Start of Information provided

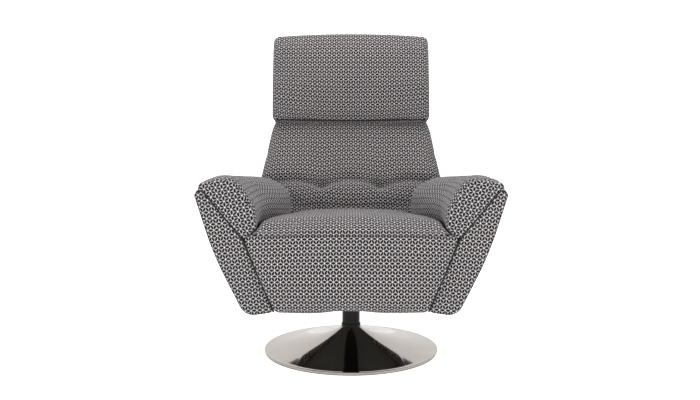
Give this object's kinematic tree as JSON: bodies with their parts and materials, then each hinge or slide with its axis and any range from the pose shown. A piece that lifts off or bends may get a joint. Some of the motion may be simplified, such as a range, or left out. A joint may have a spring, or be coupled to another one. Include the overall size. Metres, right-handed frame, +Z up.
{
  "type": "swivel recliner",
  "caption": "Upholstered swivel recliner in black and white woven fabric, with flared arms, a tilting headrest and a footrest flap, on a polished trumpet base.",
  "frame": {"origin": "on the floor, at the centre of the round base, on the swivel axis", "axes": "+X to the sitter's left, -Y to the front, where the footrest is, +Z up"},
  "size_m": [0.855, 0.7353, 1.017],
  "materials": {
    "woven_fabric": "matte",
    "polished_steel": "polished",
    "black_gloss": "gloss",
    "mechanism_steel": "satin",
    "cast_weight": "matte",
    "floor_pad": "matte",
    "bush_plastic": "matte",
    "plywood": "matte",
    "webbing": "matte",
    "foam": "matte",
    "dust_cover": "matte"
  },
  "bodies": {
    "base": {"base_floor_pad": "floor_pad", "base_weight": "cast_weight", "base_cover": "polished_steel", "base_bolts": "mechanism_steel", "column_tube": "black_gloss", "column_collar": "black_gloss", "lower_swivel_bush": "bush_plastic", "upper_swivel_bush": "bush_plastic", "thrust_washer": "mechanism_steel"},
    "seat_unit": {"swivel_spindle": "mechanism_steel", "swivel_plate": "mechanism_steel", "swivel_plate_bolts": "mechanism_steel", "left_seat_rail": "mechanism_steel", "right_seat_rail": "mechanism_steel", "front_cross_tube": "mechanism_steel", "rear_cross_tube": "mechanism_steel", "left_arm_brackets": "mechanism_steel", "right_arm_brackets": "mechanism_steel", "arm_screws": "mechanism_steel", "front_board": "plywood", "seat_webbing": "webbing", "seat_core": "foam", "seat_cushion": "woven_fabric", "underside_cover": "dust_cover", "rear_panel": "woven_fabric", "left_arm_panel": "woven_fabric", "right_arm_panel": "woven_fabric", "left_arm_pad": "woven_fabric", "right_arm_pad": "woven_fabric", "left_pivot_bracket": "mechanism_steel", "right_pivot_bracket": "mechanism_steel", "left_footrest_bracket": "mechanism_steel", "right_footrest_bracket": "mechanism_steel", "recline_pins": "mechanism_steel", "footrest_pins": "mechanism_steel"},
    "backrest": {"back_board": "plywood", "backrest_cushion": "woven_fabric", "back_cover": "woven_fabric", "left_back_arm": "mechanism_steel", "right_back_arm": "mechanism_steel", "back_link_pins": "mechanism_steel", "headrest_brackets": "mechanism_steel", "headrest_pins": "mechanism_steel"},
    "headrest": {"headrest_cushion": "woven_fabric", "headrest_board": "plywood", "headrest_arms": "mechanism_steel"},
    "footrest": {"footrest_pad": "woven_fabric", "footrest_board": "plywood", "left_footrest_arm": "mechanism_steel", "right_footrest_arm": "mechanism_steel", "footrest_link_pins": "mechanism_steel"},
    "left_push_bar": {"left_push_bar": "mechanism_steel"},
    "right_push_bar": {"right_push_bar": "mechanism_steel"}
  },
  "joints": [
    {"name": "swivel", "type": "hinge", "parent": "base", "child": "seat_unit", "pos_m": [0, 0, 0], "axis": [0, 0, 1], "continuous": true},
    {"name": "recline", "type": "hinge", "parent": "seat_unit", "child": "backrest", "pos_m": [0, 0.15, 0.36], "axis": [-1, 0, 0], "range_deg": [0, 32]},
    {"name": "headrest_tilt", "type": "hinge", "parent": "backrest", "child": "headrest", "pos_m": [0, 0.29435, 0.67503], "axis": [-1, 0, 0], "range_deg": [-5, 28]},
    {"name": "footrest_swing", "type": "hinge", "parent": "seat_unit", "child": "footrest", "pos_m": [0, -0.34, 0.405], "axis": [-1, 0, 0], "range_deg": [0, 80]},
    {"name": "left_bar_pivot", "type": "hinge", "parent": "backrest", "child": "left_push_bar", "pos_m": [0, 0.1725, 0.28154], "axis": [-1, 0, 0], "range_deg": [-32, 0]},
    {"name": "right_bar_pivot", "type": "hinge", "parent": "backrest", "child": "right_push_bar", "pos_m": [0, 0.1725, 0.28154], "axis": [-1, 0, 0], "range_deg": [-32, 0]}
  ],
  "couplings": [
    {"joint": "footrest_swing", "follows": "recline", "ratio": 2.5},
    {"joint": "left_bar_pivot", "follows": "recline", "ratio": -1},
    {"joint": "right_bar_pivot", "follows": "recline", "ratio": -1}
  ]
}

End of Information provided

* _What to do_: Repeat the data exactly. Leave nothing out.

* _Complete answer_:
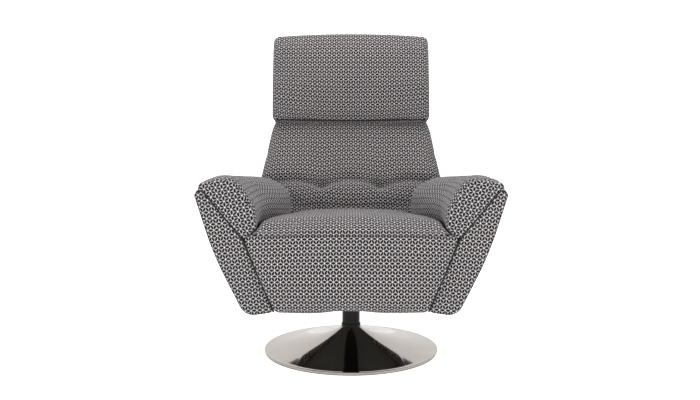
Give this object's kinematic tree as JSON: bodies with their parts and materials, then each hinge or slide with its axis and any range from the pose shown. A piece that lifts off or bends may get a joint. Some of the motion may be simplified, such as a range, or left out. A joint may have a spring, or be coupled to another one. Include the overall size. Metres, right-handed frame, +Z up.
{
  "type": "swivel recliner",
  "caption": "Upholstered swivel recliner in black and white woven fabric, with flared arms, a tilting headrest and a footrest flap, on a polished trumpet base.",
  "frame": {"origin": "on the floor, at the centre of the round base, on the swivel axis", "axes": "+X to the sitter's left, -Y to the front, where the footrest is, +Z up"},
  "size_m": [0.855, 0.7353, 1.017],
  "materials": {
    "woven_fabric": "matte",
    "polished_steel": "polished",
    "black_gloss": "gloss",
    "mechanism_steel": "satin",
    "cast_weight": "matte",
    "floor_pad": "matte",
    "bush_plastic": "matte",
    "plywood": "matte",
    "webbing": "matte",
    "foam": "matte",
    "dust_cover": "matte"
  },
  "bodies": {
    "base": {"base_floor_pad": "floor_pad", "base_weight": "cast_weight", "base_cover": "polished_steel", "base_bolts": "mechanism_steel", "column_tube": "black_gloss", "column_collar": "black_gloss", "lower_swivel_bush": "bush_plastic", "upper_swivel_bush": "bush_plastic", "thrust_washer": "mechanism_steel"},
    "seat_unit": {"swivel_spindle": "mechanism_steel", "swivel_plate": "mechanism_steel", "swivel_plate_bolts": "mechanism_steel", "left_seat_rail": "mechanism_steel", "right_seat_rail": "mechanism_steel", "front_cross_tube": "mechanism_steel", "rear_cross_tube": "mechanism_steel", "left_arm_brackets": "mechanism_steel", "right_arm_brackets": "mechanism_steel", "arm_screws": "mechanism_steel", "front_board": "plywood", "seat_webbing": "webbing", "seat_core": "foam", "seat_cushion": "woven_fabric", "underside_cover": "dust_cover", "rear_panel": "woven_fabric", "left_arm_panel": "woven_fabric", "right_arm_panel": "woven_fabric", "left_arm_pad": "woven_fabric", "right_arm_pad": "woven_fabric", "left_pivot_bracket": "mechanism_steel", "right_pivot_bracket": "mechanism_steel", "left_footrest_bracket": "mechanism_steel", "right_footrest_bracket": "mechanism_steel", "recline_pins": "mechanism_steel", "footrest_pins": "mechanism_steel"},
    "backrest": {"back_board": "plywood", "backrest_cushion": "woven_fabric", "back_cover": "woven_fabric", "left_back_arm": "mechanism_steel", "right_back_arm": "mechanism_steel", "back_link_pins": "mechanism_steel", "headrest_brackets": "mechanism_steel", "headrest_pins": "mechanism_steel"},
    "headrest": {"headrest_cushion": "woven_fabric", "headrest_board": "plywood", "headrest_arms": "mechanism_steel"},
    "footrest": {"footrest_pad": "woven_fabric", "footrest_board": "plywood", "left_footrest_arm": "mechanism_steel", "right_footrest_arm": "mechanism_steel", "footrest_link_pins": "mechanism_steel"},
    "left_push_bar": {"left_push_bar": "mechanism_steel"},
    "right_push_bar": {"right_push_bar": "mechanism_steel"}
  },
  "joints": [
    {"name": "swivel", "type": "hinge", "parent": "base", "child": "seat_unit", "pos_m": [0, 0, 0], "axis": [0, 0, 1], "continuous": true},
    {"name": "recline", "type": "hinge", "parent": "seat_unit", "child": "backrest", "pos_m": [0, 0.15, 0.36], "axis": [-1, 0, 0], "range_deg": [0, 32]},
    {"name": "headrest_tilt", "type": "hinge", "parent": "backrest", "child": "headrest", "pos_m": [0, 0.29435, 0.67503], "axis": [-1, 0, 0], "range_deg": [-5, 28]},
    {"name": "footrest_swing", "type": "hinge", "parent": "seat_unit", "child": "footrest", "pos_m": [0, -0.34, 0.405], "axis": [-1, 0, 0], "range_deg": [0, 80]},
    {"name": "left_bar_pivot", "type": "hinge", "parent": "backrest", "child": "left_push_bar", "pos_m": [0, 0.1725, 0.28154], "axis": [-1, 0, 0], "range_deg": [-32, 0]},
    {"name": "right_bar_pivot", "type": "hinge", "parent": "backrest", "child": "right_push_bar", "pos_m": [0, 0.1725, 0.28154], "axis": [-1, 0, 0], "range_deg": [-32, 0]}
  ],
  "couplings": [
    {"joint": "footrest_swing", "follows": "recline", "ratio": 2.5},
    {"joint": "left_bar_pivot", "follows": "recline", "ratio": -1},
    {"joint": "right_bar_pivot", "follows": "recline", "ratio": -1}
  ]
}